Tongren taps tourism for growth and poverty reduction

Tongren city, southwest China's Guizhou province.[Photo provided to chinadaily.com.cn]

One airport, two provinces and the legend of three bronze figures: Tongren is counting the ways it is preparing for an economic takeoff.

The city in southwest China's Guizhou province shares an airport in a unique arrangement with neighboring Fenghuang, a Hunan province scenic spot known as "China's most beautiful old town". The unconventional facility is a symbol of how a Chinese city that is far-flung, but endowed with natural beauty, is striving to catch up to the rest of the country's economic prosperity and poverty reduction by developing its tourism industry, said Xia Qingfeng, Tongren's top official.

"We expanded and renamed the Tongren Daxing Airport as Tongren Fenghuang Airport in 2008, and the number of air travelers surged to 350,000 last year from around 8,000 five years ago," Xia said. "We anticipate half a million will fly to visit Tongren and Fenghuang this year."
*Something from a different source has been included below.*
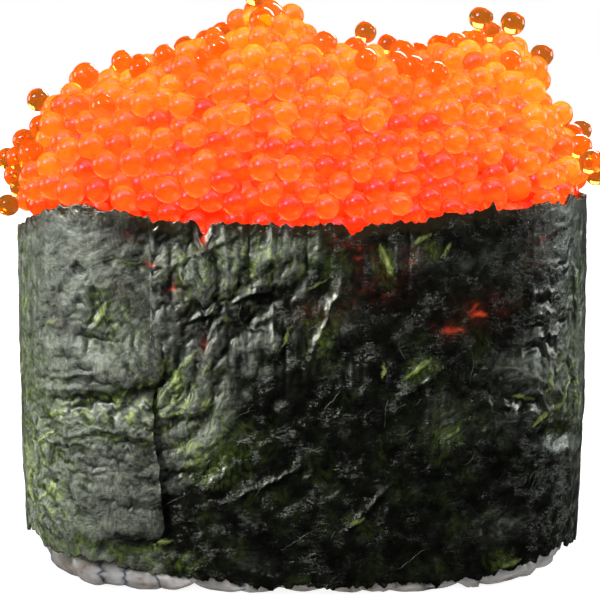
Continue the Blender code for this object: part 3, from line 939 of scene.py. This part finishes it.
class Nodes:
    """A short way to build the node tree of a material or world."""

    def __init__(self, owner, shader="Principled BSDF"):
        owner.use_nodes = True
        self.tree = owner.node_tree
        self.shader = self.tree.nodes[shader]

    def plug(self, socket, value):
        """Link another node's output to a socket, or set the socket to a plain value."""
        if isinstance(value, bpy.types.NodeSocket):
            self.tree.links.new(value, socket)
        else:
            socket.default_value = value

    def set(self, **sockets):
        for name, value in sockets.items():
            self.plug(self.shader.inputs[name.replace("_", " ")], value)

    def node(self, kind, output=0, props=None, **inputs):
        """A new node's output. Its inputs are given by name, or by number as i0, i1 and so on."""
        made = self.tree.nodes.new(kind)
        for key, value in (props or {}).items():
            setattr(made, key, value)
        for name, value in inputs.items():
            by_number = name[0] == "i" and name[1:].isdigit()
            self.plug(made.inputs[int(name[1:]) if by_number else name.replace("_", " ")], value)
        return made.outputs[output]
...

What is in short supply in many parts of China is abundant in Tongren, including pristine air and water, villages with well-preserved ethnic cultures, and extensive virgin forests, Xia said. Legend has it that some fishermen found three bronze figures in a river during the Yuan Dynasty (1271-1368), giving the city its name.

Tongren taps tourism for growth and poverty reduction

The Tongren Fenghuang Airport in Tongren city, southwest China's Guizhou province.[Photo provided to chinadaily.com.cn]

The mountainous city of nearly 4.5 million people is counting on tourism for an economic boom, and for improving the income of its 690,000 impoverished residents, Xia told China Daily.

To make the city more accessible to the outside world, more direct flights will be added in the coming five years to link Tongren with coastal and central provinces. The time it takes to travel by express train from Beijing will be cut, from seven hours to five, he said.

Tongren is home to 28 ethnic minority groups who make up 70 percent of its population. The city has revamped 76 villages into demonstration tourism villages that showcase the ethnic diversity of culture and lifestyle, Xia said.

Agricultural parks with star-rated scenic spots have also been built for sightseeing and to enable farmers to sell their produce to tourists, he said.

Last year, at least 30 million people traveled to Tongren, helping the tourism sector rake in revenue of 23 billion yuan ($3.5 billion).

"We are now in a tourism era, with so many better-off people wanting to see the world," Xia said. "We anticipate 'blowout growth' for the city's tourism industry, with hordes of travelers and their money flowing in this year."

Already, the number of travelers has increased by 48 percent in the first two months of this year compared to the same period in 2015, and Xia envisions a 30 percent surge in both travelers and revenue for the whole year.

Xia said Tongren's tourism sector is open to cooperation from the rest of the country and the world. Investment and tourism management expertise from private, State-owned and foreign companies are welcome.

"A booming tourism sector will help a chain of other sectors to prosper, sectors such as fitness, entertainment, retail and restaurants, and that is important for Tongren to lift its rural poor above the poverty line," he said.

Around 30,000 people are now working in the tourism industry in Tongren. Xia said the number will expand tenfold if tourism and related industries develop as designed, a great step in reducing the number of poor residents.

Another poverty-relief solution for Tongren is an increase in e-commerce in rural areas.

"For average urbanites, online shops mean one-way shopping, but rural residents need two-way online shops to help them sell farm produce while also buying conveniently," Xia said. "E-commerce offers a good solution for the rural poor to change their situations."

Villagers in Tongren have set up at least 500 online shops, each with transactions of at least 200,000 yuan, on the e-commerce platform Taobao, according to the city's official statistics.

"We plan to have each and every village in Tongren running an online shop by 2017," Xia said. "We need to improve the rural telecom infrastructure and teach farmers how to better advertise their products online."